> _What you should do_
Using the data below, repeat all of it precisely.

> _Given information_
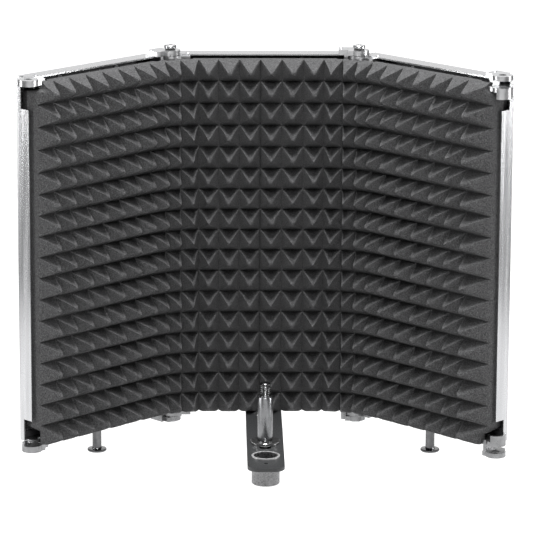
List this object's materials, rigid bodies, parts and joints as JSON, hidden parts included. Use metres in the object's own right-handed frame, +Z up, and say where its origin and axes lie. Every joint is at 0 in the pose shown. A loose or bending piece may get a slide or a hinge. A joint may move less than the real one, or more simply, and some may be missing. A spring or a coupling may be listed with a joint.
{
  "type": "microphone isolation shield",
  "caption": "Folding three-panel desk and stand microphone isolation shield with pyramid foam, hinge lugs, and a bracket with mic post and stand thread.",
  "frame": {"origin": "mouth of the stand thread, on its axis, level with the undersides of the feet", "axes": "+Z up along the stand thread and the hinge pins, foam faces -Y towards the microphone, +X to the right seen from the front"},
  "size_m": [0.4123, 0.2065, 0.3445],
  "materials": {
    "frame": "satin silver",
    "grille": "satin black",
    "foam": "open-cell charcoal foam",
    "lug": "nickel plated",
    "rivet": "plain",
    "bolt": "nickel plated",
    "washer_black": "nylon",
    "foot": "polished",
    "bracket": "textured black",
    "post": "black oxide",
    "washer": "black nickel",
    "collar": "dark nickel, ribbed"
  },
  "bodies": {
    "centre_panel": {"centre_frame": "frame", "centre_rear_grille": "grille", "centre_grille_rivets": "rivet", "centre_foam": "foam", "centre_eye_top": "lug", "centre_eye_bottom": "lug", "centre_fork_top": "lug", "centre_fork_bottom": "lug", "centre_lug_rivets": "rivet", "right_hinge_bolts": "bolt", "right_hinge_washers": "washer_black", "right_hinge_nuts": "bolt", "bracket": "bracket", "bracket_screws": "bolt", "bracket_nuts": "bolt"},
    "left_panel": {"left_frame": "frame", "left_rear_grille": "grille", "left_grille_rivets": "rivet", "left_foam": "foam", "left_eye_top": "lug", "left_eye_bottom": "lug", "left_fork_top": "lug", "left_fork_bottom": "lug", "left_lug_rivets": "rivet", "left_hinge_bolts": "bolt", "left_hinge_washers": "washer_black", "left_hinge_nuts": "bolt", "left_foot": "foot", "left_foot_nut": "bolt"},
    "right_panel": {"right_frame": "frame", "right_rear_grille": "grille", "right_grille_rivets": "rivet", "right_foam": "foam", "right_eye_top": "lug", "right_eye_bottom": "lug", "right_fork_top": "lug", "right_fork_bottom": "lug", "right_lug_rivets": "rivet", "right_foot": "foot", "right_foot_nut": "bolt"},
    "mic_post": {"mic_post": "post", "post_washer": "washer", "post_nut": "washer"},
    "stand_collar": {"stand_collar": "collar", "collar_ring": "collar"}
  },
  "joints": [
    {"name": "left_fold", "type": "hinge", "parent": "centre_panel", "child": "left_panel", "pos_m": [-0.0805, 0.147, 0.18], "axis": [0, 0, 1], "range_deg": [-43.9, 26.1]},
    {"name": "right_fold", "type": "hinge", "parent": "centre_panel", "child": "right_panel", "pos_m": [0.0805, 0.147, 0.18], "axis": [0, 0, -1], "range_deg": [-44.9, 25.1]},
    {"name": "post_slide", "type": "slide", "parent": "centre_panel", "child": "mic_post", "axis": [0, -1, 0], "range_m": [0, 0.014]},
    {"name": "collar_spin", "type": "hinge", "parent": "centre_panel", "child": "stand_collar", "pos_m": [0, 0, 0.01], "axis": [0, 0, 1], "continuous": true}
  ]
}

> _Answer in full_
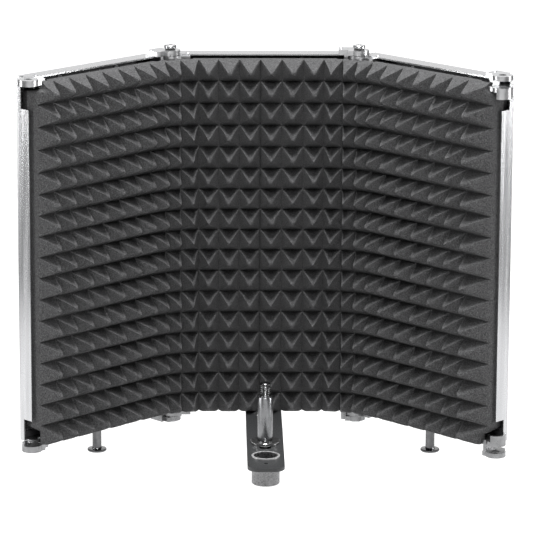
List this object's materials, rigid bodies, parts and joints as JSON, hidden parts included. Use metres in the object's own right-handed frame, +Z up, and say where its origin and axes lie. Every joint is at 0 in the pose shown. A loose or bending piece may get a slide or a hinge. A joint may move less than the real one, or more simply, and some may be missing. A spring or a coupling may be listed with a joint.
{
  "type": "microphone isolation shield",
  "caption": "Folding three-panel desk and stand microphone isolation shield with pyramid foam, hinge lugs, and a bracket with mic post and stand thread.",
  "frame": {"origin": "mouth of the stand thread, on its axis, level with the undersides of the feet", "axes": "+Z up along the stand thread and the hinge pins, foam faces -Y towards the microphone, +X to the right seen from the front"},
  "size_m": [0.4123, 0.2065, 0.3445],
  "materials": {
    "frame": "satin silver",
    "grille": "satin black",
    "foam": "open-cell charcoal foam",
    "lug": "nickel plated",
    "rivet": "plain",
    "bolt": "nickel plated",
    "washer_black": "nylon",
    "foot": "polished",
    "bracket": "textured black",
    "post": "black oxide",
    "washer": "black nickel",
    "collar": "dark nickel, ribbed"
  },
  "bodies": {
    "centre_panel": {"centre_frame": "frame", "centre_rear_grille": "grille", "centre_grille_rivets": "rivet", "centre_foam": "foam", "centre_eye_top": "lug", "centre_eye_bottom": "lug", "centre_fork_top": "lug", "centre_fork_bottom": "lug", "centre_lug_rivets": "rivet", "right_hinge_bolts": "bolt", "right_hinge_washers": "washer_black", "right_hinge_nuts": "bolt", "bracket": "bracket", "bracket_screws": "bolt", "bracket_nuts": "bolt"},
    "left_panel": {"left_frame": "frame", "left_rear_grille": "grille", "left_grille_rivets": "rivet", "left_foam": "foam", "left_eye_top": "lug", "left_eye_bottom": "lug", "left_fork_top": "lug", "left_fork_bottom": "lug", "left_lug_rivets": "rivet", "left_hinge_bolts": "bolt", "left_hinge_washers": "washer_black", "left_hinge_nuts": "bolt", "left_foot": "foot", "left_foot_nut": "bolt"},
    "right_panel": {"right_frame": "frame", "right_rear_grille": "grille", "right_grille_rivets": "rivet", "right_foam": "foam", "right_eye_top": "lug", "right_eye_bottom": "lug", "right_fork_top": "lug", "right_fork_bottom": "lug", "right_lug_rivets": "rivet", "right_foot": "foot", "right_foot_nut": "bolt"},
    "mic_post": {"mic_post": "post", "post_washer": "washer", "post_nut": "washer"},
    "stand_collar": {"stand_collar": "collar", "collar_ring": "collar"}
  },
  "joints": [
    {"name": "left_fold", "type": "hinge", "parent": "centre_panel", "child": "left_panel", "pos_m": [-0.0805, 0.147, 0.18], "axis": [0, 0, 1], "range_deg": [-43.9, 26.1]},
    {"name": "right_fold", "type": "hinge", "parent": "centre_panel", "child": "right_panel", "pos_m": [0.0805, 0.147, 0.18], "axis": [0, 0, -1], "range_deg": [-44.9, 25.1]},
    {"name": "post_slide", "type": "slide", "parent": "centre_panel", "child": "mic_post", "axis": [0, -1, 0], "range_m": [0, 0.014]},
    {"name": "collar_spin", "type": "hinge", "parent": "centre_panel", "child": "stand_collar", "pos_m": [0, 0, 0.01], "axis": [0, 0, 1], "continuous": true}
  ]
}